Bisnis.com, JAKARTA — Antisipasi jebolnya kuota subsidi bahan bakar minyak jenis solar telah dilakukan. Badan Penyalur Hilir Migas (BPH Migas) meminta kendaraan pengangkut barang mengalah untuk tidak mengkonsumsi produk tersebut.
Komite BPH Migas Henry Ahmad mengatakan pengawasan yang dilakukan BPH Migas sudah merujuk Peraturan Presiden No. 191 tahun 2014 tentang Penyediaan, Pendistribusian dan Harga Jual Eceran Bahan Bakar Minyak.
“Ada yang menganggap [kendaraan yang berhak mengkonsumsi BBM berusubdisi] itu daerah abu-abu. SPBU Pertamina juga tidak tegas untuk menolaknya. Kami, sih, terbuka saja, kalau ada yang protes masalah pelarangan,” tuturnya, ketika dihubungi Bisnis.com, Sabtu (21/9/2019).
Sebelumnya, kalangan pelaku usaha logistik angkat suara atas adanya pengendalian kuota jenis bahan bakar minyak tertentu (solar) yang tertuang dalam Surat Edaran Badan Pengatur Migas No. 3865.E/Ka.BPH/2019.
Wakil Ketua Umum (WKU) Kadin Indonesia Bidang Logistik dan Pengelolaan Rantai Pasokan Rico Rustombi beranggapan keluarnya surat edaran yang dirilis 29 Agustus 2019 itu menimbulkan kebingungan lantaran bertentangan dengan Peraturan Presiden No 191 Tahun 2014 yang telah diubah menjadi Perpres No 43 Tahun 2018.
“Menurut Perpres tersebut, angkutan umum dengan tanda nomor kendaraan berwarna dasar kuning dan tulisan berwarna hitam termasuk dalam golongan yang mendapatkan alokasi BBM Solar bersubsidi,” katanya dalam pernyataan tertulis.
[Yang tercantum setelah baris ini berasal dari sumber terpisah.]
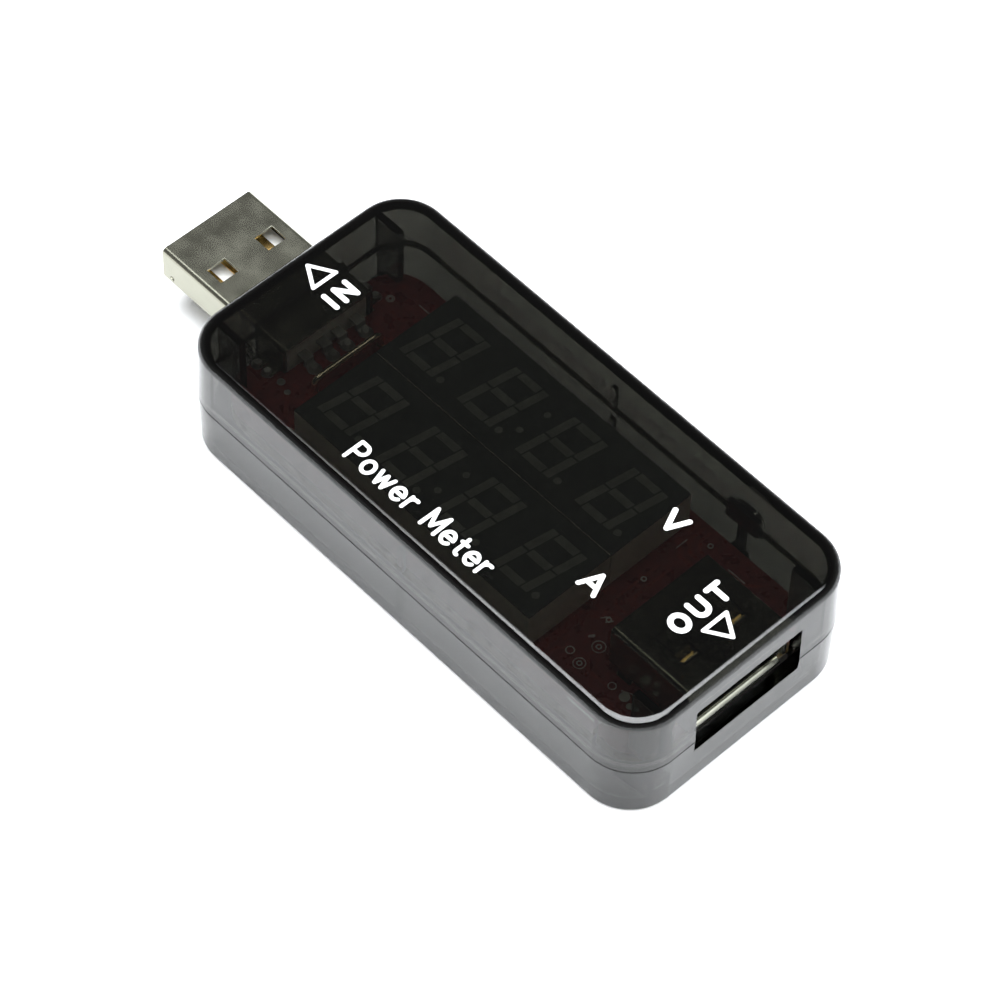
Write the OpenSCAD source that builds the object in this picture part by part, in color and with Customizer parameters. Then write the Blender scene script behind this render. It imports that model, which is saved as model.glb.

Jika merujuk lampiran konsumen pengguna dan titik serah bahan bakar minyak tertentu Peraturan Presiden No 191 Tahun 2014, kendaraan bermotor umum di jalan untuk angkutan orang atau barang dengan tanda nomor kendaraan berwarna dasar kuning dengan tulisan hitam diperbolehkan menenggak solar, kecuali mobil barang untuk pengangkutan hasil kegiatan perkebunan dan pertambangan dengan jumlah roda lebih dari 6 (enam) buah.
Dalam Surat Edaran No. 3865.E/Ka.BPH/2019 dijelaskan kendaraan kendaraan bermotor untuk pengangkutan hasil perkebunan, kehutanan dan pertambangan dengan jumlah roda lebih dari 6 (enam) buah dalam kondisi bermuatan ataupun tidak bermuatan dilarang menggunakan solar bersubdisi.
Selain itu, pelarangan penggunaan BBM bersubdisi diarahkan juga untuk mobil tangki BBM, CPO, dump truck, truck trailer, truk gandeng dan mobil molen (pengaduk semen).
Henry menambahkan daripada mengorbankan kepentingan masyarakat, lebih baik pengusaha logistik menggunakan BBM industri. Dia menekankan kendaraan proyek tidak diperkenankan menggunakan solar bersubisi.
“Yang tidak boleh menggunakan BBM bersubdisi itu kendaraan industri, pelat merah,” tambahnya.
Sebelumnya, Kepala BPH Migas Fanshurullah Asa menjelaskan setidaknya ada 10 Provinsi yang mengalami konsumsi di atas kuota yang ditetapkan. Diantara 10 Provinsi tersebut patut diduga ada penggunaan BBM bersubsidi untuk kendaraan perkebunan dan pertambangan.
Misalnya saja, Kalimantan Timur sebesar 124,6 persen rerata per bulannya, diikuti Kepulauan Riau sebesar 119,9 persen, Lampung 113 persen, Riau 111 persen, Sulawesi Tenggara 109,4 persen, Sulawesi Barat 109,2 persen, Sumatra Barat 108,8 persen, Sulawesi Selatan 108,8 persen, Jawa Timur 108,7 persen, serta Bangka Belitung 108,3 persen.
Tahun ini, berdasarkan Nota Keuangan APBN 2019, volume JBT ditetapkan sebesar 15,11 juta KL, yang terdiri dari Solar sebesar 14,5 juta KL dan minyak tanah sebesar 610.000 KL. Volume kuota JBT tahun ini lebih kecil dibandingkan dengan kuota 2018 sebesar 15,62 juta KL.